PROVIDED DATA —
----
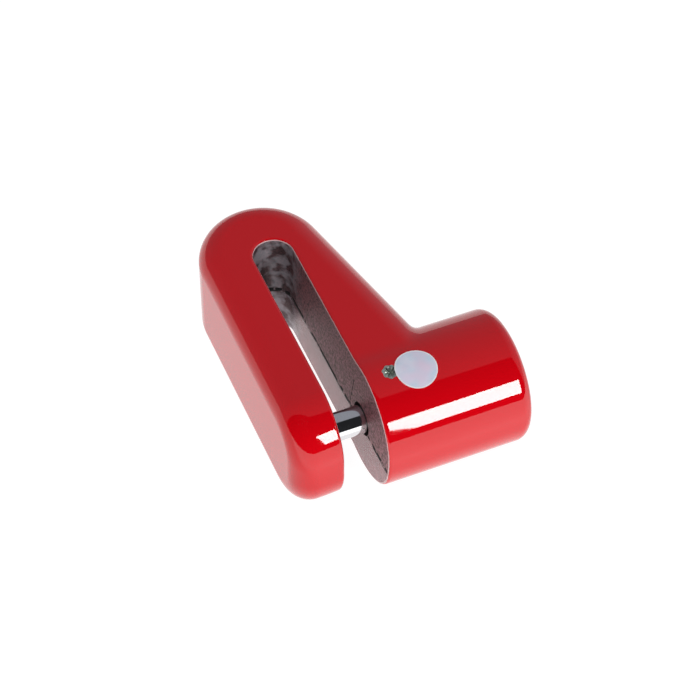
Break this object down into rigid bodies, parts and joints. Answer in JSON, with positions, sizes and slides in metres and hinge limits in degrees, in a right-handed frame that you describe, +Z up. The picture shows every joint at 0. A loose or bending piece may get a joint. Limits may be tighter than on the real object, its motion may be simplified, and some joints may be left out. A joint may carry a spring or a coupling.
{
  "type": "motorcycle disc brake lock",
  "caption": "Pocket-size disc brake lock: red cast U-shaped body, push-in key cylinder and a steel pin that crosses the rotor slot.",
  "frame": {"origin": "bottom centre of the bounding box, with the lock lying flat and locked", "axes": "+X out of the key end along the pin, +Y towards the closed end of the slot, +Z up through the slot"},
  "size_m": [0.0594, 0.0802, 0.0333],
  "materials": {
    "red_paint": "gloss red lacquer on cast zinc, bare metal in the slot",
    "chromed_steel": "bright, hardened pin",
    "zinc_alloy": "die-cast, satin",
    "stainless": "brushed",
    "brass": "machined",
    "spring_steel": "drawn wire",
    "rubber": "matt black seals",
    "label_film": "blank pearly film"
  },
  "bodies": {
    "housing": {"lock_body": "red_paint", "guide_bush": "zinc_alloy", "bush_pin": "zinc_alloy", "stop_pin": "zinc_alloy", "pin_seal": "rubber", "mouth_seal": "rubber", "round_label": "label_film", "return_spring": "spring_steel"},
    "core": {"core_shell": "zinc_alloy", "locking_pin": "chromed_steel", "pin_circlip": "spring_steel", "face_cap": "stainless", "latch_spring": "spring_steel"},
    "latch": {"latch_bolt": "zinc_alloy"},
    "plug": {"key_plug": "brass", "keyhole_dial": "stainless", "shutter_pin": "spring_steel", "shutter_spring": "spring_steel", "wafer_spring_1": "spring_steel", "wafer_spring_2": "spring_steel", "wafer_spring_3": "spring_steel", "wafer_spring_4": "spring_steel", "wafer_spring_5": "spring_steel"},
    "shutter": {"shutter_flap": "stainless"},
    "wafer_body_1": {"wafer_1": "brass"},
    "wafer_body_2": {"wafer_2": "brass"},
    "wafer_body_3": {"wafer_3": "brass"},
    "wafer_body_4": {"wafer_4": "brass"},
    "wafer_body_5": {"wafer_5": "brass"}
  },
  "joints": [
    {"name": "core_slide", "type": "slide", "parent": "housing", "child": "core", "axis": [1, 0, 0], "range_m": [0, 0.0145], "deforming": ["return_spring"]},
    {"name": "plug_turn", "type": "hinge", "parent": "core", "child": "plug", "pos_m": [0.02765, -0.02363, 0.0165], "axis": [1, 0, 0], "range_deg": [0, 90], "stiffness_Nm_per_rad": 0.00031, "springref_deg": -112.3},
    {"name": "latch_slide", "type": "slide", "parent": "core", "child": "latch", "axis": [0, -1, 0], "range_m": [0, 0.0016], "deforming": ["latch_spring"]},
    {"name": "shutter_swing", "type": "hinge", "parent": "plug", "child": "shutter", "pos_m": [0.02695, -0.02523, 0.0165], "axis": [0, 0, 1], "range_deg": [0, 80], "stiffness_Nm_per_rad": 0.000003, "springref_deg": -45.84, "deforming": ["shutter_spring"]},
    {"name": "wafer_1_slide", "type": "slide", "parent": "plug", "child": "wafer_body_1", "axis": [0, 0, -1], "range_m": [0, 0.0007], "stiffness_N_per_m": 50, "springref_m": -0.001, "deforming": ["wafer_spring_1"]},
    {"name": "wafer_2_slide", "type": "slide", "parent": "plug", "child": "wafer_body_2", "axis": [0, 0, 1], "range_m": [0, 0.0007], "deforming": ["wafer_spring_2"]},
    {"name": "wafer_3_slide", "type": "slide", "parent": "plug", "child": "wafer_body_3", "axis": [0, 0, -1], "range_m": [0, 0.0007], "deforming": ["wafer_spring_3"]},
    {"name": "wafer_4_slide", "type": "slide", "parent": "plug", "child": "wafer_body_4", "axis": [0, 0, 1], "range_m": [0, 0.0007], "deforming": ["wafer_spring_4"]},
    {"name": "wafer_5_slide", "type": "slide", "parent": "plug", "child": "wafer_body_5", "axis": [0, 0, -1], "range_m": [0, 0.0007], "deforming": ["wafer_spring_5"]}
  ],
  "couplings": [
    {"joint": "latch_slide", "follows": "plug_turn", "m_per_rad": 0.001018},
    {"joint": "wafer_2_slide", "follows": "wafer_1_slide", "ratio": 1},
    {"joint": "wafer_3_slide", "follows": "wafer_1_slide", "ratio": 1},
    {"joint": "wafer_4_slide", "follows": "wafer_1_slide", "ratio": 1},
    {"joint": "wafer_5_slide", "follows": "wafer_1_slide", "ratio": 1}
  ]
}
----
Tell how many lines in the material above include the word "frame", giving the number only.

2